The big issues are that Paizo doesn’t really support Detect Magic and Investigate (and Tracking) with how APs are constructed. At least, not if they are meant to be used while traveling. If they are only meant to be used after you clear a room, they work fine, but their placement alongside the travel tactics suggests otherwise. Almost every room in a Paizo dungeon has a unique bit of flavor text meant to be read aloud to the player. That indicates to players it is time to temporarily switch over to these tactics before switching back to their defaults when they move on.
And players probably won’t even specify that they are switching tactics—they will just say what their characters are doing in fiction, which will coincide with Detect Magic, Investigate, or Track. They will probably all decide to search the room—at which point everyone is rolling perception when there may not be anything to find, which also undercuts the convenience of Exploration Mode.

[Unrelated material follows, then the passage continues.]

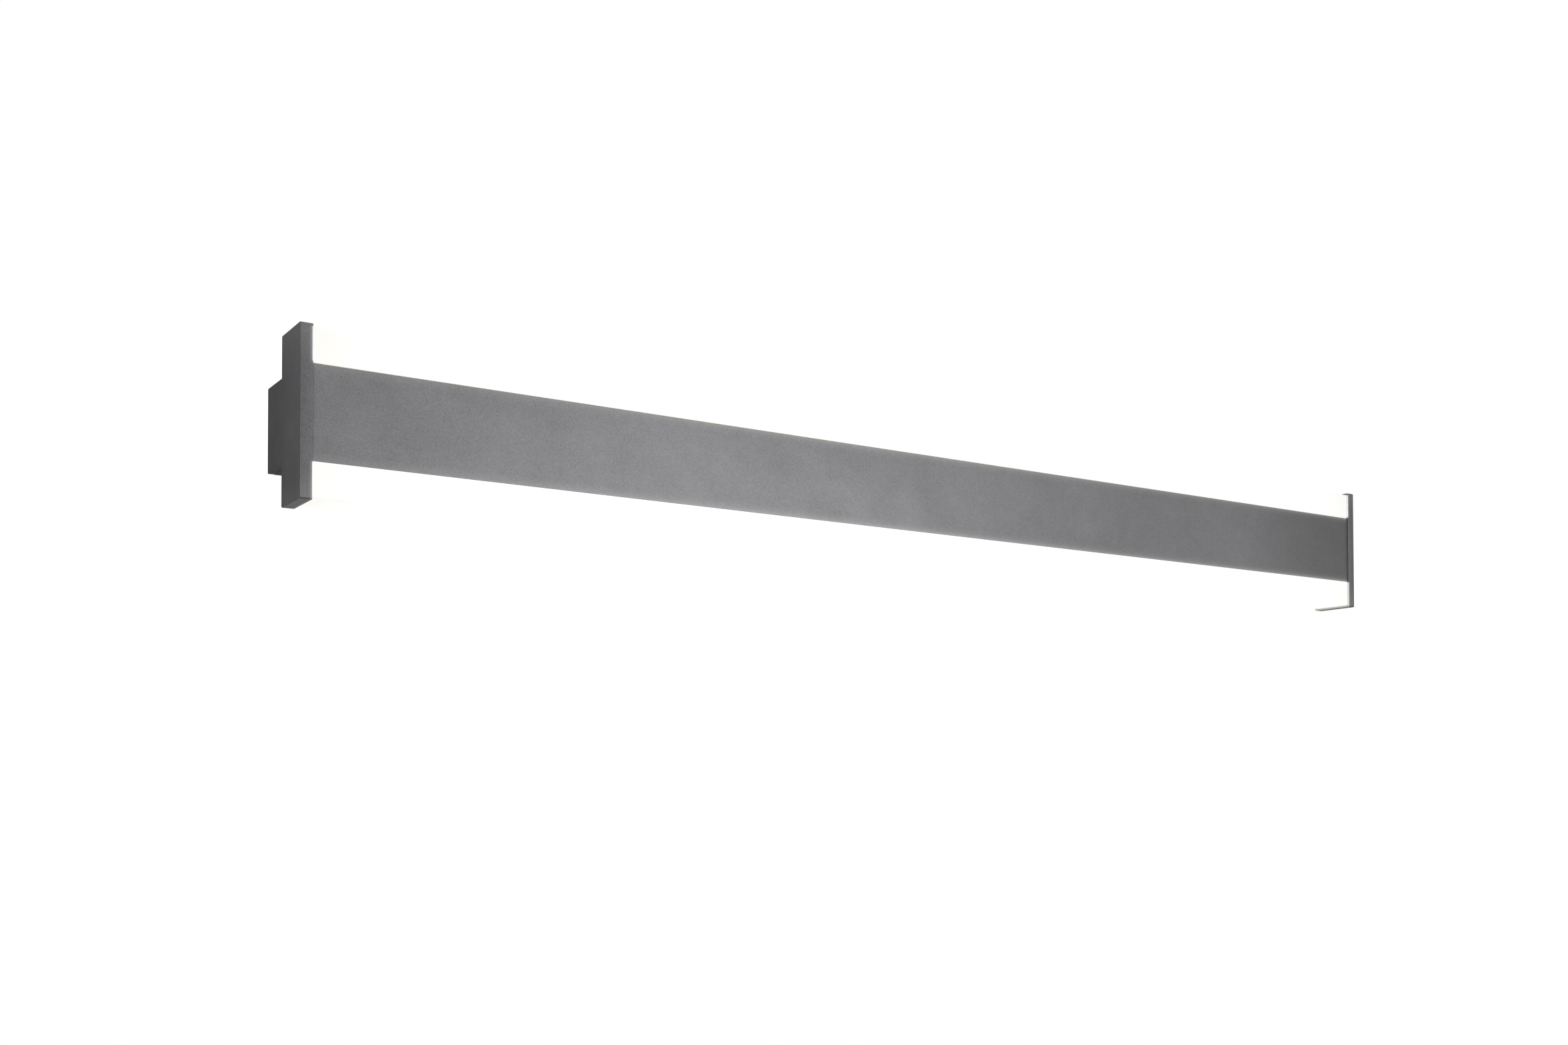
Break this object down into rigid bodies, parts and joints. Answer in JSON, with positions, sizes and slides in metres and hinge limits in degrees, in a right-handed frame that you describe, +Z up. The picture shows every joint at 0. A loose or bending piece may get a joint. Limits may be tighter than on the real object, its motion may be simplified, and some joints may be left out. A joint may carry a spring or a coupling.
{
  "type": "linear wall light",
  "caption": "Long horizontal wall light: opal diffusers above and below a flat metal band, between T-shaped end plates, on a slim stem that slides over a wall plate.",
  "frame": {"origin": "centre of the wall plate's back face, which lies on the wall", "axes": "X along the light, +Y into the wall, so the light stands out along -Y, and +Z up"},
  "size_m": [1, 0.0695, 0.108],
  "materials": {
    "anthracite_metal": "fine matt powder coat",
    "opal_plastic": "lit opal, satin",
    "bare_aluminium": "extruded, natural",
    "zinc_steel": "zinc plated",
    "black_rubber": "matt",
    "white_plastic": "fine spark texture",
    "grey_plastic": "smooth",
    "orange_plastic": "smooth",
    "white_board": "solder mask on an aluminium strip",
    "brown_lead": "insulation",
    "blue_lead": "insulation",
    "green_yellow_lead": "insulation",
    "white_lead": "insulation"
  },
  "bodies": {
    "wall_bracket": {"wall_plate": "zinc_steel", "cable_grommet": "black_rubber"},
    "luminaire": {"end_plate_left": "anthracite_metal", "end_plate_right": "anthracite_metal", "end_plate_screw_left_upper": "zinc_steel", "end_plate_screw_left_lower": "zinc_steel", "end_plate_screw_right_upper": "zinc_steel", "end_plate_screw_right_lower": "zinc_steel", "rear_housing": "anthracite_metal", "core_profile": "bare_aluminium", "chassis_screw_1": "zinc_steel", "chassis_screw_2": "zinc_steel", "chassis_screw_3": "zinc_steel", "chassis_screw_4": "zinc_steel", "front_band": "anthracite_metal", "diffuser_upper": "opal_plastic", "diffuser_lower": "opal_plastic", "light_board_upper": "white_board", "light_board_lower": "white_board", "locking_screw_upper_1": "zinc_steel", "locking_screw_lower_1": "zinc_steel", "locking_screw_upper_2": "zinc_steel", "locking_screw_lower_2": "zinc_steel", "light_driver": "white_plastic", "driver_screw_1": "zinc_steel", "driver_screw_2": "zinc_steel", "terminal_block": "grey_plastic", "terminal_screw_1": "zinc_steel", "terminal_screw_2": "zinc_steel", "lever_pin": "zinc_steel", "lead_bush": "black_rubber", "earth_lug": "zinc_steel", "earth_screw": "zinc_steel", "live_lead": "brown_lead", "neutral_lead": "blue_lead", "earth_lead": "green_yellow_lead", "board_lead_upper": "white_lead", "board_lead_lower": "white_lead"},
    "live_lever_arm": {"live_lever": "orange_plastic"},
    "neutral_lever_arm": {"neutral_lever": "orange_plastic"},
    "earth_lever_arm": {"earth_lever": "orange_plastic"}
  },
  "joints": [
    {"name": "lift_off", "type": "slide", "parent": "wall_bracket", "child": "luminaire", "axis": [0, -1, 0], "range_m": [0, 0.04]},
    {"name": "live_lever_hinge", "type": "hinge", "parent": "luminaire", "child": "live_lever_arm", "pos_m": [0.113, -0.0165, 0.008], "axis": [1, 0, 0], "range_deg": [0, 85]},
    {"name": "neutral_lever_hinge", "type": "hinge", "parent": "luminaire", "child": "neutral_lever_arm", "pos_m": [0.12, -0.0165, 0.008], "axis": [1, 0, 0], "range_deg": [0, 85]},
    {"name": "earth_lever_hinge", "type": "hinge", "parent": "luminaire", "child": "earth_lever_arm", "pos_m": [0.127, -0.0165, 0.008], "axis": [1, 0, 0], "range_deg": [0, 85]}
  ]
}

It’s like how little support APs give to skill feats. Skill feats are almost never mentioned in adventures and GMs must actively work to find opportunities for them to matter. That requires an awareness of what feats the PCs have, as well, and players often won’t even remember their own skill feats. (Of course, if the APs pointed to situations where those feats mattered, people might be more inclined to remember them.)

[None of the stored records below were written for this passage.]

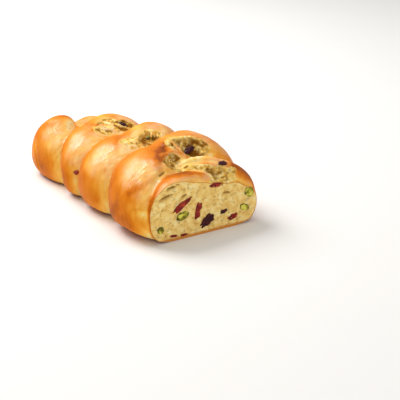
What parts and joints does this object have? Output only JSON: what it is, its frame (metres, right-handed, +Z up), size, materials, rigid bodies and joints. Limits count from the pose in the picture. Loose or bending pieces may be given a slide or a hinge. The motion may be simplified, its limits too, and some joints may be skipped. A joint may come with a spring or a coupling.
{
  "type": "braided loaf",
  "caption": "Golden egg-washed braided sweet loaf with torn creases, cut straight across at one end to show a pale crumb with pistachios and dried cranberries",
  "frame": {"origin": "middle of the loaf's bounding box at the height of the surface it stands on", "axes": "+Z up, the loaf's length along Y with the cut end facing -Y, width along X"},
  "size_m": [0.1334, 0.2532, 0.0729],
  "materials": {
    "crust": "egg-washed golden brown bread crust, glossy on the lobes, with a pale cream porous crumb where it is cut or torn",
    "cranberry": "dark red dried cranberry, slightly glossy where it is cut",
    "dark_cranberry": "purple-black dried cranberry, wrinkled",
    "pistachio": "yellow-green pistachio kernel with thin brown skin"
  },
  "bodies": {
    "root": {"loaf": "crust", "cranberry_long": "cranberry", "pistachio_round": "pistachio", "cranberry_upright": "cranberry", "cranberry_dark": "dark_cranberry", "cranberry_dark_small": "dark_cranberry", "pistachio_edge": "pistachio", "cranberry_seam": "cranberry", "pistachio_low": "pistachio", "cranberry_sole_left": "cranberry", "cranberry_sole_middle": "cranberry", "cranberry_low": "cranberry", "pistachio_low_right": "pistachio", "cranberry_crust": "dark_cranberry", "cranberry_tear": "dark_cranberry", "cranberry_tear_small": "cranberry", "cranberry_far_tear": "dark_cranberry", "pistachio_tear": "pistachio", "cranberry_side": "cranberry", "cranberry_far_side": "dark_cranberry", "pistachio_far_side": "pistachio"}
  },
  "joints": []
}
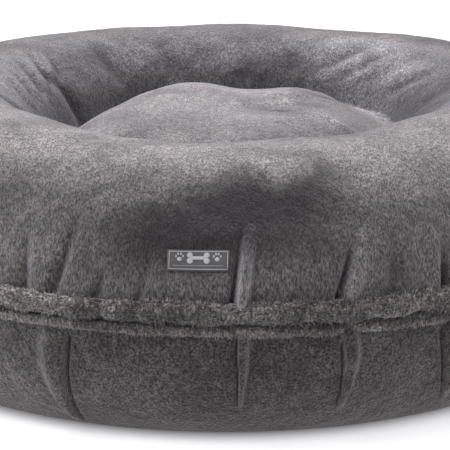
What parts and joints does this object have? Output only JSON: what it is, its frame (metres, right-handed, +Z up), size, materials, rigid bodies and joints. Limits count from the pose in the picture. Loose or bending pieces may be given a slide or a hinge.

There are some big barriers to making any of this work in APs. They must work no matter what feats or tactics the players choose. Pre-drawn maps are one of their big selling points, and those really beg for the “Points of Interest” model. And the usefulness of Investigate is gonna vary if the value of Recall Knowledge varies from table to table. Still, I think there’s room to putting in more support. Paizo likes to use S and Ts to mark secrets and traps on their maps. Why not expand that to include Ds and Is as well? Put some points in a hallway that characters will only notice if they are investigating. Or mark a Detect Magic radius around a trap, landing outside of its trigger squares?

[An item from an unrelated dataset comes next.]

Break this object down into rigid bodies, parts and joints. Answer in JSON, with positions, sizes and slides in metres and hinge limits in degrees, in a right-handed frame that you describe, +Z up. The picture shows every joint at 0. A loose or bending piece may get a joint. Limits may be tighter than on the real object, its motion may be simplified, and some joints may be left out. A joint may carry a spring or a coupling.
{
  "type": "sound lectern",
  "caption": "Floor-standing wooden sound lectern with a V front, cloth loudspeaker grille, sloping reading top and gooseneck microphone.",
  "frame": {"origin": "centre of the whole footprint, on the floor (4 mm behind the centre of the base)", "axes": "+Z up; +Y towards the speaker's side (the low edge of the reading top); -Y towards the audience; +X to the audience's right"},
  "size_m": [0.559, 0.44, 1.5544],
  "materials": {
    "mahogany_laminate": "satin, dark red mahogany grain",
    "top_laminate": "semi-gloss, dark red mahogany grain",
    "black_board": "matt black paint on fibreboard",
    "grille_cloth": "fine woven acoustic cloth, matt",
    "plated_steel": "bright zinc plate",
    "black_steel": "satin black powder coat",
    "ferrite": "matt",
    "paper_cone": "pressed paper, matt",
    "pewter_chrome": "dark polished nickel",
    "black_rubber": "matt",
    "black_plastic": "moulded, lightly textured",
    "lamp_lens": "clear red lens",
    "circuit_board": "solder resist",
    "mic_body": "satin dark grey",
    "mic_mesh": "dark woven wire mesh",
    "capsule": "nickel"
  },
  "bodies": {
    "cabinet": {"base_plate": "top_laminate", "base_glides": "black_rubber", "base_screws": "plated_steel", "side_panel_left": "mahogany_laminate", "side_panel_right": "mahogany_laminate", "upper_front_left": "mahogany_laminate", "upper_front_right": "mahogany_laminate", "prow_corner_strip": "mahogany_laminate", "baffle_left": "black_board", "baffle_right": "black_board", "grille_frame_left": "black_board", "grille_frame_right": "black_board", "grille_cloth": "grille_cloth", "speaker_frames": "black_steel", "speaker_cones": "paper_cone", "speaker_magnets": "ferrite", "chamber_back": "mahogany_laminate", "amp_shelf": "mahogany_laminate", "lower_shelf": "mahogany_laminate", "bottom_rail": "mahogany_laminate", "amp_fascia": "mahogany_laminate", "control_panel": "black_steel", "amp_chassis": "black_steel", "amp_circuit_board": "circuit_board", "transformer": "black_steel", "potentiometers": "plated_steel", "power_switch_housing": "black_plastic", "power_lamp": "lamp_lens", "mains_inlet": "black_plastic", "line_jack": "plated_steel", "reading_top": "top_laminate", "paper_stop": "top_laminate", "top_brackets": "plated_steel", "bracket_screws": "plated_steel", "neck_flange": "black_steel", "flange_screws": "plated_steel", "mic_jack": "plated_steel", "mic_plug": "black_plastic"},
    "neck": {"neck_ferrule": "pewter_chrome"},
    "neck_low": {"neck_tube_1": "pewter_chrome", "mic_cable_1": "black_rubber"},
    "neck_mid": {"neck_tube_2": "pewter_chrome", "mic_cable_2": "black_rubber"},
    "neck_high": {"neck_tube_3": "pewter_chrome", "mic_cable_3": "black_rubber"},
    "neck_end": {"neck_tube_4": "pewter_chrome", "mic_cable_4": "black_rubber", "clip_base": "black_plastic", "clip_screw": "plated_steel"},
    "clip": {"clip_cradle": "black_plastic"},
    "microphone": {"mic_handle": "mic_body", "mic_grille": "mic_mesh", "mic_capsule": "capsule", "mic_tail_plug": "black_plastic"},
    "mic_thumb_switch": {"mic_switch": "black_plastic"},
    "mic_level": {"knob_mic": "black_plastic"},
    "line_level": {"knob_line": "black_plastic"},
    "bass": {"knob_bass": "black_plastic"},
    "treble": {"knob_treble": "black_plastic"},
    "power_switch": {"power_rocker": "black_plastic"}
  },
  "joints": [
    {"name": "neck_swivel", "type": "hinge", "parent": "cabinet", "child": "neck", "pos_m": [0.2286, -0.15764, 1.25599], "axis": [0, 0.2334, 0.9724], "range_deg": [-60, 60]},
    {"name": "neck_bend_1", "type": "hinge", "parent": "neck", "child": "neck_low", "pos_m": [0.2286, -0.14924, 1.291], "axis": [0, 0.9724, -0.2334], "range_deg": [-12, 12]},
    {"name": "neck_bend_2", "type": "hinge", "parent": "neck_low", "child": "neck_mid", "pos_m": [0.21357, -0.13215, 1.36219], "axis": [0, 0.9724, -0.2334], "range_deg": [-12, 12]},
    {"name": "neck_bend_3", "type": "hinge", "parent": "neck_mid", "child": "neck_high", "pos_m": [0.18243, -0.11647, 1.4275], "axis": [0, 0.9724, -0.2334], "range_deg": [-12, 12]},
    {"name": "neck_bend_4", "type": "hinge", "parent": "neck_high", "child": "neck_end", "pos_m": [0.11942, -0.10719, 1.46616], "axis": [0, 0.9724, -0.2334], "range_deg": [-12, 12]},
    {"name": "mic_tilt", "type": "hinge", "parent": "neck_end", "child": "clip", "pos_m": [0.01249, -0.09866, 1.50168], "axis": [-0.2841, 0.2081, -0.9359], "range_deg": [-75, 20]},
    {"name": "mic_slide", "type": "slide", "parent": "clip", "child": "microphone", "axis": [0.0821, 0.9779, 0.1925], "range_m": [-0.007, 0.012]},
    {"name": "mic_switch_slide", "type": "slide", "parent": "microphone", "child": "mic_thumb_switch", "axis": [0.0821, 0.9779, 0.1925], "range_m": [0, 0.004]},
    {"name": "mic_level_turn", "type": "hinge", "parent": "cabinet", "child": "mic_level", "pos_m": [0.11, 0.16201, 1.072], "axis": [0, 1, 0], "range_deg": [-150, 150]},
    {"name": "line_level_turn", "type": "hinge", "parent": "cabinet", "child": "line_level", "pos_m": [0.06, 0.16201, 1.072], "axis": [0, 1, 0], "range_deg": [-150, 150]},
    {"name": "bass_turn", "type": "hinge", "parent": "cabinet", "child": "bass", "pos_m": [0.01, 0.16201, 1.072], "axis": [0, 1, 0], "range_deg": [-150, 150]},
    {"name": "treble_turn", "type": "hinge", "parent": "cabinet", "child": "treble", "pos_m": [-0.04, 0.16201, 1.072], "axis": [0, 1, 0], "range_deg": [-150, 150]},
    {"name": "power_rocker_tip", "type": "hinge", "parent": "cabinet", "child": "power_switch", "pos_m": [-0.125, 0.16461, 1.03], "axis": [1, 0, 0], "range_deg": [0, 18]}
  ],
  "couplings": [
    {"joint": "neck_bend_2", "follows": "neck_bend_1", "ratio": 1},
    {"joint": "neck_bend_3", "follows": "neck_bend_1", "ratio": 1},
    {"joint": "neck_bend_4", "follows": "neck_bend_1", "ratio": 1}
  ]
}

And of course, our homebrew GMs can structure their dungeon delving without the constraints of modules. So be more cognizant of these things, and make feats like Ongoing Investigation actually matter.

Captain Morgan |

For Investigate, the rules are unclear if it happens when you meet some creatures. I personally allow it, as it makes Investigate usefull by giving a free RK check at the start of combat the same way Defend gives a "free" action at the start of combat.
Seems like a reasonable approach!

breithauptclan |

I also think that there should be a better defined 'Non-Combat Encounter' mode. What you are calling Points of Interest. Where players aren't using a single exploration tactic. Often they are instead using skill feats, skill actions, or class abilities - things that often they could be doing in combat. But there is no initiative order or structure to it.